Carl Cannon, a 1975 journalism graduate and Washington, D.C., bureau chief for RealClearPolitics, says that part of the reason for journalism’s challenges is a business model that got upended by the Internet and that is still struggling to find its footing in digital spaces.

But part of it, he says, is the hubris of the old journalism model.

“I mean, Walter Cronkite used to have a sign-off something like, ‘And that’s the way it was.’ Really? With this stentorian voice—it’s like Zeus from Mount Olympus.”

Journalism 2.0, Cannon says, had the promise of being more inclusive of a broad range of ideologies and perspectives through crowd sourcing information.

“To use the CBS example, Dan Rather did that story on George W. Bush’s military service and it was wrong. And it turns out that there’s 100 people in the United States who know about typewriter fonts from the ‘60s, and it was an example of how people can inform a story, and we thought maybe this new system can work,” he says. “But then it degenerated into just the worst kind of partisanship and ad hominem attacks and name-calling and shaming.”

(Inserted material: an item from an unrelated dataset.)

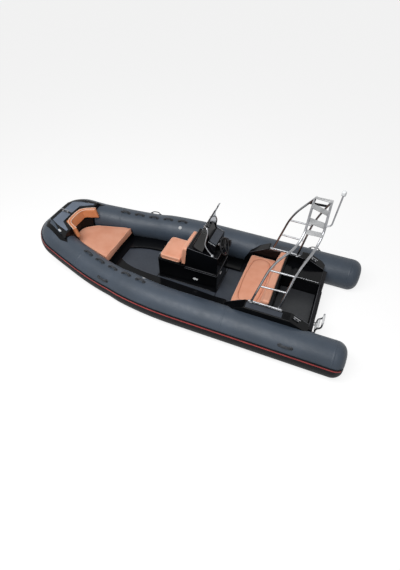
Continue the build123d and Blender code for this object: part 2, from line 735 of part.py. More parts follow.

And the name-calling and shaming have led to a nation that is more polarized than ever, according to research conducted by the Pew Research Center, though interestingly the polarization hews mostly along political party lines. The Pew study looked at differences in opinions based on gender, race, age, education and religiosity, as well as political partisanship.

The opinion gap ranged from 7 percentage points between men and women to 14 percent based on racial identification. But for political party, the opinion gap spiked to 36 percent on issues that include race, immigration, welfare and defense strategy.

Cannon says that small differences are highlighted and amplified in online media outlets and especially with social media.

“We’ve gone from people who used to look for what we had in common to what makes us different. The internet was supposed to bring us closer, and it has not made Americans closer—it has not been a unifying force. It’s been a divisive force,” Cannon says. “But it’s a technology, it’s a Rorschach test, it’s a mirror. It may be who we are.”

For journalism, the challenge is to recalibrate to coverage that serves the public and that tones down the rhetoric of division.

“What we have to figure out is how to import to the new technology what was good about the old model of journalism—the best rules we had,” Cannon says. “Original sources, facts instead of opinion, accurate quotes, being fair to people. Just because FOX says they’re fair, that’s not a bad word. It’s a good word. Fair and balanced is good. We should really do it, though.”

Wagner says that means being less driven by public opinion about an issue—whether in journalism or public policy—and more driven by the public interest.  

“I am a Pollyanna-ish in that I cannot allow myself to think that this is all lost, or why else get up in the morning? Maybe this highlights real gaps in what we’re seeing in the reporting.

“But if we get back to the basics in terms of good, old-fashioned objective reporting—because we’ve learned how dangerous poor reporting can be—then I’m hopeful that one of the outcomes of this debacle is more sophisticated reporting,” she says.

For now, though, Wagner—who notes that she is a life-long Republican—says that journalists need to “look at these issues with a scalpel, rather than a blunt instrument that just exacerbates the problems.”

And both Wagner and Cannon said that despite the challenges coming from the White House and despite the debates about bias raging in partisan media outlets, journalists need to continue to hold to account elected and appointed leaders of our country, our states and our local governments.